Lunch break on an island surrounded by
a thick rich marshland

 The main issue was whether we could continue south. The east side of the island was obviously not an option, so we decided to check the west side and then determine whether to go for it. Paddling over, the other side definitely looked promising, as we could see the water wend it's way south, despite being shallow and log ridden. But first, we had to manage a liftover across multiple floating logs. Of course with Anita in the front, she had to get out first. The first step was fine, the second? Well, this incident was the closest I came to winning the bet. Her leg immediately sunk with the log halfway up her thigh! What surprised me more was how fast she was able to swing her leg up and onto the canoe gunwale! I couldn't stop laughing while bracing the canoe the other way to prevent her from taking Teddy and I in! It's amazing what fear can do to people. See, didn't I tell you she has a fear of the bottomless bog? We did finally make it over, but I was subjected to a thick layer of sarcastic remarks as we continued on. I couldn't get the grin off my face!

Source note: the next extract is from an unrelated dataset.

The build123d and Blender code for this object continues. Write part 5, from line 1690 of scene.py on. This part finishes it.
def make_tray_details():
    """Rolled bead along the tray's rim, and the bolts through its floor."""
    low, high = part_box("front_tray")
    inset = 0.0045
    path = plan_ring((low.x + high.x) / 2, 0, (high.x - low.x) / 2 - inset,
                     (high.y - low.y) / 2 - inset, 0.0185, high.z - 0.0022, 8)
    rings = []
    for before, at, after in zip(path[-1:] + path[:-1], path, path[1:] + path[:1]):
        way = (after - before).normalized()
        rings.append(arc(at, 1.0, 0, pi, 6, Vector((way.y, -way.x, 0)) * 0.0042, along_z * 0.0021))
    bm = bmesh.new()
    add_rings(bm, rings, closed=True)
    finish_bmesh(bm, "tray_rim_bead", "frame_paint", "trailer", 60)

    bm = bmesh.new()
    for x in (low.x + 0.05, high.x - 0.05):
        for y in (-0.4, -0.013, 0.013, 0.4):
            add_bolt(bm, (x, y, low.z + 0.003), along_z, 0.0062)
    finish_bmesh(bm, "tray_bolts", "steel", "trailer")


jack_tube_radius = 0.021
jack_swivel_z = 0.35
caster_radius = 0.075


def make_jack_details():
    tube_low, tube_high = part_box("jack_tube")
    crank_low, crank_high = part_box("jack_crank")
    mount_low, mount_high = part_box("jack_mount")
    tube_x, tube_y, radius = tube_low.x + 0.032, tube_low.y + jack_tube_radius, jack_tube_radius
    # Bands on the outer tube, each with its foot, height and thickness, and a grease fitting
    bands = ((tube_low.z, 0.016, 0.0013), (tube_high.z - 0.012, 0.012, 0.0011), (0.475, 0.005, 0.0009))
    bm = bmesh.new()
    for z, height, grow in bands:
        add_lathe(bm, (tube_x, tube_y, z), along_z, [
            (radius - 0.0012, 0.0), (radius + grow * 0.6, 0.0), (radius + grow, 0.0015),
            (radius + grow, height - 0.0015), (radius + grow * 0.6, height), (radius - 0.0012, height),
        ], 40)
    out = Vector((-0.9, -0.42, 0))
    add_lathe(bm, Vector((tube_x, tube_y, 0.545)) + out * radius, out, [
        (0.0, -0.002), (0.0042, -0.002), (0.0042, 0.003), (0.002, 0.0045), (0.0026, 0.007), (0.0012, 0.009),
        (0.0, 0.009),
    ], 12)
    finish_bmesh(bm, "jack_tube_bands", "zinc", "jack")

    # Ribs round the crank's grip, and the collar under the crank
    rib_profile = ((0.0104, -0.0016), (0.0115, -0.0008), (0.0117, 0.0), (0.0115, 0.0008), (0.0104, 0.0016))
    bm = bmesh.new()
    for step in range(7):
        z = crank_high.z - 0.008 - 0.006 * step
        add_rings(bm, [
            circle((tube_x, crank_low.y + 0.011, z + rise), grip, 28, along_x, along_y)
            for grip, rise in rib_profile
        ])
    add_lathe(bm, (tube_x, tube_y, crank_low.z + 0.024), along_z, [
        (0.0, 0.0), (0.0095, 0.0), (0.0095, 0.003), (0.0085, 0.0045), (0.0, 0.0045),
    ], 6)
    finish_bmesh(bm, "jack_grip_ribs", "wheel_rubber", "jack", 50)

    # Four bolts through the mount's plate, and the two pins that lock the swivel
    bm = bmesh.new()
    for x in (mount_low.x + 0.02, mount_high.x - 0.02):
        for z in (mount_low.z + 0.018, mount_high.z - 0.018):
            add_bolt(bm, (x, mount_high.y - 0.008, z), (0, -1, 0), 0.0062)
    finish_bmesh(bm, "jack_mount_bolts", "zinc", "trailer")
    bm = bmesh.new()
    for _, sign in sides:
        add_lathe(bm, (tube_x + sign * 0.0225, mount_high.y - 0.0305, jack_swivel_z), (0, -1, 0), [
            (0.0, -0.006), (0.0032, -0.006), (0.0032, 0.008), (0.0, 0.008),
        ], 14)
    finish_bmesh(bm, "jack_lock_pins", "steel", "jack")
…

Hmmm, the canoe just ain't going to make it
under. Oh well, liftover it is!

 We eventually came upon an ATV bridge, which I surmised could be a good back-out option in case we got stuck, however, it kind of disrupted the sense of unaltered wilderness I was enjoying. As the bridge was too low to paddle under, we had to lift over it. I remarked how awful the footing on the bridge was compared to logs; I got a look, then a punch. A short paddle brought us to another narrowing, although this time, we could definitely hear the sound of rushing water. We pulled out at a small beaver dam before the drop, as I got out to inspect what lay ahead. I could see the water cascading several times through a rocky gorge, as it flushed out into an open valley, which was just spectacular. I couldn't believe how beautiful the area was. I rushed back and relayed my findings to Anita, as we then bushwhacked ahead to the foot of the small falls. On our way back, we did some trail maintenance and put up some flagging tape for future paddlers that decide to pass this way. One curious thing to note, there actually did seem to be a slight trail. Whether it was an animal trail, or a trail once travelled by natives in this area, it was hard to discern. But based on the depression and characteristics of the ground, someone, or something once passed this way many years ago - interesting. 

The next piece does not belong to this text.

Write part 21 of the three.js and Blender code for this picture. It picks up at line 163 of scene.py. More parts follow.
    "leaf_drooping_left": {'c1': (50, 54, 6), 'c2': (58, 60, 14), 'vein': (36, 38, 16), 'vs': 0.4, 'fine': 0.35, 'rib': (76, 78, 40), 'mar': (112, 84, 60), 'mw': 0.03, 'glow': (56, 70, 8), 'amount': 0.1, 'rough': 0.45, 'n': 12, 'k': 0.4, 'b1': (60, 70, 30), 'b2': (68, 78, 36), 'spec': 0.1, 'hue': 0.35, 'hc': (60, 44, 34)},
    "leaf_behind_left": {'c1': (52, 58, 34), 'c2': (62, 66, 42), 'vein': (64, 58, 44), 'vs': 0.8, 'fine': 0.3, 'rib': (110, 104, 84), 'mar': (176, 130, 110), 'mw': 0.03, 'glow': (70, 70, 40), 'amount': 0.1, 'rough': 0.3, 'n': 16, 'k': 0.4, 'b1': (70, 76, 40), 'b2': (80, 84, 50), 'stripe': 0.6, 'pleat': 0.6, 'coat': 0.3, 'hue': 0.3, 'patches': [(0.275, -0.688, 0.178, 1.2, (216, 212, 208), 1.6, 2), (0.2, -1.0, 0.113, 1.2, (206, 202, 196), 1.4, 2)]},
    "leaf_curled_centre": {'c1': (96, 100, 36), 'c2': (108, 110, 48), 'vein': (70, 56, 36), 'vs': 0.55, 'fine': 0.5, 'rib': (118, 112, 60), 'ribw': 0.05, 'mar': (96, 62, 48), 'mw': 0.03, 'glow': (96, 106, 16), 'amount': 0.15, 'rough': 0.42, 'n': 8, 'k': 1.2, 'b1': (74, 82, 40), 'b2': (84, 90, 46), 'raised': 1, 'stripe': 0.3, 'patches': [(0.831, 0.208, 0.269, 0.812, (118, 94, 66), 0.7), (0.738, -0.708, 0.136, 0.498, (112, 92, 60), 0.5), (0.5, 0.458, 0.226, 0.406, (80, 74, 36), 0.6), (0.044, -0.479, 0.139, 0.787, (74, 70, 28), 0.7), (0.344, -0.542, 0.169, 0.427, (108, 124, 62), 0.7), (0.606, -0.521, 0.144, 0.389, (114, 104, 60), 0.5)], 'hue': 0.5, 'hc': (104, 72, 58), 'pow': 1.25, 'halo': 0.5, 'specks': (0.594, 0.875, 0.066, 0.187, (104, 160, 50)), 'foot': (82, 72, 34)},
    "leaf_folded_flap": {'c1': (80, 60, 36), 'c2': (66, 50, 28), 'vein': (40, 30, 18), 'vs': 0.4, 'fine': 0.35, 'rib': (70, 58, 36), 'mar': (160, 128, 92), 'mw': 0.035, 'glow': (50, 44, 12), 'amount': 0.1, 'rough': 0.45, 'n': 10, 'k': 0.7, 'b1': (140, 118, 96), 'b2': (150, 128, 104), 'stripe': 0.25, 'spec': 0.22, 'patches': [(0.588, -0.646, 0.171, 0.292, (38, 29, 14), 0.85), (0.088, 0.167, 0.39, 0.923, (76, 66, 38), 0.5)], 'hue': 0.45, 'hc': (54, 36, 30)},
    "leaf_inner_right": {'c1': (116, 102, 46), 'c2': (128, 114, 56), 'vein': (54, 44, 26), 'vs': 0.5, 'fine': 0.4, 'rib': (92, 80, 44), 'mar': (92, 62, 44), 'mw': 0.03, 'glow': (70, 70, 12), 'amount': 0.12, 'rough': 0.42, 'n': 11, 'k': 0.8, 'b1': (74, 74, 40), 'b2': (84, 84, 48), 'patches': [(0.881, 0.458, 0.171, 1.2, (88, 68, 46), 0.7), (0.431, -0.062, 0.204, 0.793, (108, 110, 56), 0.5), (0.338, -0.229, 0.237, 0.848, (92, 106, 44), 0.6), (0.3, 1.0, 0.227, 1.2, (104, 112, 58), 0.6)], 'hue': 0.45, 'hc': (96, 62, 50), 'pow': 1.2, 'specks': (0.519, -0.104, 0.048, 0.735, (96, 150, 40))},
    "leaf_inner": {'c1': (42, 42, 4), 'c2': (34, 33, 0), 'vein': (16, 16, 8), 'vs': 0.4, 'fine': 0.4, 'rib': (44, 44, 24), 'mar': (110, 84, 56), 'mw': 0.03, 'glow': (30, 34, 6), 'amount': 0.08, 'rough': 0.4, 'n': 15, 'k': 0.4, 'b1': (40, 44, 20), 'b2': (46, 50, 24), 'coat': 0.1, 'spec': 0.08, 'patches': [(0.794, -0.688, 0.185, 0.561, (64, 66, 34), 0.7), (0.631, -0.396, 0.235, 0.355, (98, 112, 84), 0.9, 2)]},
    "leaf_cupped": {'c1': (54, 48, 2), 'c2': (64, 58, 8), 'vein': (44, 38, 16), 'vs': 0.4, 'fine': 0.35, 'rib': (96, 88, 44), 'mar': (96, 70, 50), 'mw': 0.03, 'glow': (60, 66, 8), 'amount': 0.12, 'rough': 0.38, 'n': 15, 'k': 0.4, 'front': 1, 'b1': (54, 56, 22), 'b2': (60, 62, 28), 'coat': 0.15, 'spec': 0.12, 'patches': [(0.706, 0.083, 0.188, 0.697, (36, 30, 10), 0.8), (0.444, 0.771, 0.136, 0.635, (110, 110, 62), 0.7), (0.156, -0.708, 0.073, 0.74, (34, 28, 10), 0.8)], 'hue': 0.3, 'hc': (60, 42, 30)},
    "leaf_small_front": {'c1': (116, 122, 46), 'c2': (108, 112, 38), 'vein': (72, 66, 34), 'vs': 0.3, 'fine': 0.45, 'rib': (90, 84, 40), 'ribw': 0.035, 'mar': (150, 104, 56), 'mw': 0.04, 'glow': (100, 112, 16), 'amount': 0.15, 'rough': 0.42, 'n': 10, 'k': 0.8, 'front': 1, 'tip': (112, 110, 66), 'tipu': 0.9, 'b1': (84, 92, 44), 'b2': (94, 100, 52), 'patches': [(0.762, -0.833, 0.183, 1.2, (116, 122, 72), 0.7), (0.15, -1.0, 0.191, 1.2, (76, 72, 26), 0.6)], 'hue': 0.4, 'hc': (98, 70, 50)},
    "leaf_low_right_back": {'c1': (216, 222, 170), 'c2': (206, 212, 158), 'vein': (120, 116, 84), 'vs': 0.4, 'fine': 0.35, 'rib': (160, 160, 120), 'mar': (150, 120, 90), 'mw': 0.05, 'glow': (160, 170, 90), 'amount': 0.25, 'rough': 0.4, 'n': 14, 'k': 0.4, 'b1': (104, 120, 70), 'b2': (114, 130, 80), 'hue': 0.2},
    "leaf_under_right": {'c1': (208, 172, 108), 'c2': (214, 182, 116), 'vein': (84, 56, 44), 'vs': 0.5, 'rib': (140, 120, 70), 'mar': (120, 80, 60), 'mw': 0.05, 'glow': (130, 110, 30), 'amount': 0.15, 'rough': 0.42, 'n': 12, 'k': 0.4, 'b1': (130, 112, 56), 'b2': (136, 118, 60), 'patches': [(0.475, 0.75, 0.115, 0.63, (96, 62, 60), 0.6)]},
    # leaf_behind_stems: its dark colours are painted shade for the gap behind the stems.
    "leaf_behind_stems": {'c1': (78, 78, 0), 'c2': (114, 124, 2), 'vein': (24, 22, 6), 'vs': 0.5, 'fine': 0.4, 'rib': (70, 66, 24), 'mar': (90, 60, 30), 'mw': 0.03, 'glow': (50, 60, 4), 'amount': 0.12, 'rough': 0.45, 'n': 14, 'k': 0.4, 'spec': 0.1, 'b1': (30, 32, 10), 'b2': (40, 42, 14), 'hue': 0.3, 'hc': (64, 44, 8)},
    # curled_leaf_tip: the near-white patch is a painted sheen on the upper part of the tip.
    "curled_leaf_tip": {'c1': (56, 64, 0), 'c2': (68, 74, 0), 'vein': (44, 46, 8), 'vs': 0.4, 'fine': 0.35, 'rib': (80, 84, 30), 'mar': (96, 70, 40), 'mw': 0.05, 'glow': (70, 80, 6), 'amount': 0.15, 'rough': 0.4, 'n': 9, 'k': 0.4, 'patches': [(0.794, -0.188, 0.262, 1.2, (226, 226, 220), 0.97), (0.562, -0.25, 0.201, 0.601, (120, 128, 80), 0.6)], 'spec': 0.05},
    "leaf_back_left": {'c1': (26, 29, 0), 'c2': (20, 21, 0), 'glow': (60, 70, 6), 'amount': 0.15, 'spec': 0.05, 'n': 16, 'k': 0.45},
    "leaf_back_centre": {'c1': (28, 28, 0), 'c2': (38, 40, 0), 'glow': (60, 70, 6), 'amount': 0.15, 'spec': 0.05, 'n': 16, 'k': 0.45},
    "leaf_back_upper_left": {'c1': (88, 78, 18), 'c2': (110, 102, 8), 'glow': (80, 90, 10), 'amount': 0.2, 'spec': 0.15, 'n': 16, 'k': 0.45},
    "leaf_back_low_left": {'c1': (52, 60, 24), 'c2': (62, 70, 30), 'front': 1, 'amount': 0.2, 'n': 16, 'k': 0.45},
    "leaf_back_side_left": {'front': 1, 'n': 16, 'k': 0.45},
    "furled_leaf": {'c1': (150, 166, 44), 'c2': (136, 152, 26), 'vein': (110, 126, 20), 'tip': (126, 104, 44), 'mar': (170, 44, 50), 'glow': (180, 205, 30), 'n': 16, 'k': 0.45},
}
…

Discovering a small set of  falls along the way 
and the scenic landscape around it.

 We took some time to admire the splendid scenery before slowly paddling away. If I knew what we were going to face ahead, I would have definitely opted to camp at the falls, but since we didn't, we had to continue on. A short paddle brought us to another drop in elevation, where as before, we bushwhacked around the cascading rapid. Clearing the brush as we went, we again found evidence of a faint trail. I was now certain, we weren't the only ones that came through this way. The big question was who? Back in the canoe, we continued on down a narrow corridor, where we could see the shoreline and trees close in. The landscape was changing.

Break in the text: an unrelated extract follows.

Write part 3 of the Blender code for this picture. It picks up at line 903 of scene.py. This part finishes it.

Passing a huge erratic along the lower 
section  of Digby Creek. 

 Stopping at a beaver dam that had a significant drop, we could see the vale we were entering. Leaving the open boggy marsh, there was now rocks in the creek bed, huge erratics along the shore, a canopy of trees atop our heads, and even current coursing through the water. Before continuing on down the creek, we had to consider a contour line on the topo that crossed the creek further down, most likely indicating a falls. We needed to decide now what we were committing ourselves to before moving on. Portaging would be a challenge as the shoreline abruptly rose up on either side. Looking down as far as I could, noting the shallow creek, as water danced deftly around all the rocks, we figured we'd go for it. We couldn't paddle anyhow, so we figured it would be safe since it would be slow drag through the creek until we came to the drop, assuming it was going to be like this the whole way.

Opting to drag the canoe along this section was
 both enjoyable and scenic.

 Despite dragging, it wasn't all too strenuous. It was cool under the canopy due to all the shade, and the slick Twintex material slipped easily atop the rocks. Other than a rocky ledge, which we got down fine after man-handling a log that blocked the way, it was pretty straight forward travel. Surprisingly, we even got to paddle a bit when the creek deepened. It was very pretty and intimate in this section, and we were thoroughly enjoying the decision to drag through, rather than find a way in the bush. Soon enough, we heard the distinct roar of angry water. We pulled out well before the drop and I scouted ahead along the shore. It was a drop alright, but not straight down. It had a good pitch where the water cascaded down, but not enough to stop us from taking the canoe down carefully. After deciding which line to take, we cautiously guided the canoe to the bottom. At the base, it made almost an abrupt 90 degree turn, where we dragged the canoe over rocks to deeper water. Paddling out to open water, we could see the the steep portage that made quite an impression on Anita on our way in. This was it, we finally made it to our intended destination intact!

At the top of the falls, waiting for a hand to
guide the canoe down.

 We spent our last night back out on Fishog Lake before heading out the next day. The end of the trip almost seemed docile, but the morning we left, it gave us unforgettable farewell, as the skies dumped on us like crazy. It was a poignant reminder before we left, that despite being on familiar waters now, we were still in the wilds of Queen Elizabeth 2 Wildlands Park.
 tPP 

Back on the all familiar Fishog Lake, 
we could now relax!

Post Trip Notes: This is the first time owning/having a GPS on a trip. As you can see, it came in quite handy. I've never been a fan of having electronic gadgets on trips, preferring to use my God-given talent, (aka my brains), but I can see the merit. When we got lost on this trip, it may have taken more time and effort, but I would have certainly still figured it out - like many times before. However, there is value in the device - such as pinpointing important landmarks, marking new portages, or even new routes that can be corroborated and added to a map database. I'm still new to the whole thing, and need to spend more time with it to get familiar with its features. However, with the information I have from this trip, I plan to share it with Brad Jennings (explorethebackcountry.com) so that he can add it to his already detailed map of the park. Now, you have no excuse not to follow in our wake! Have fun!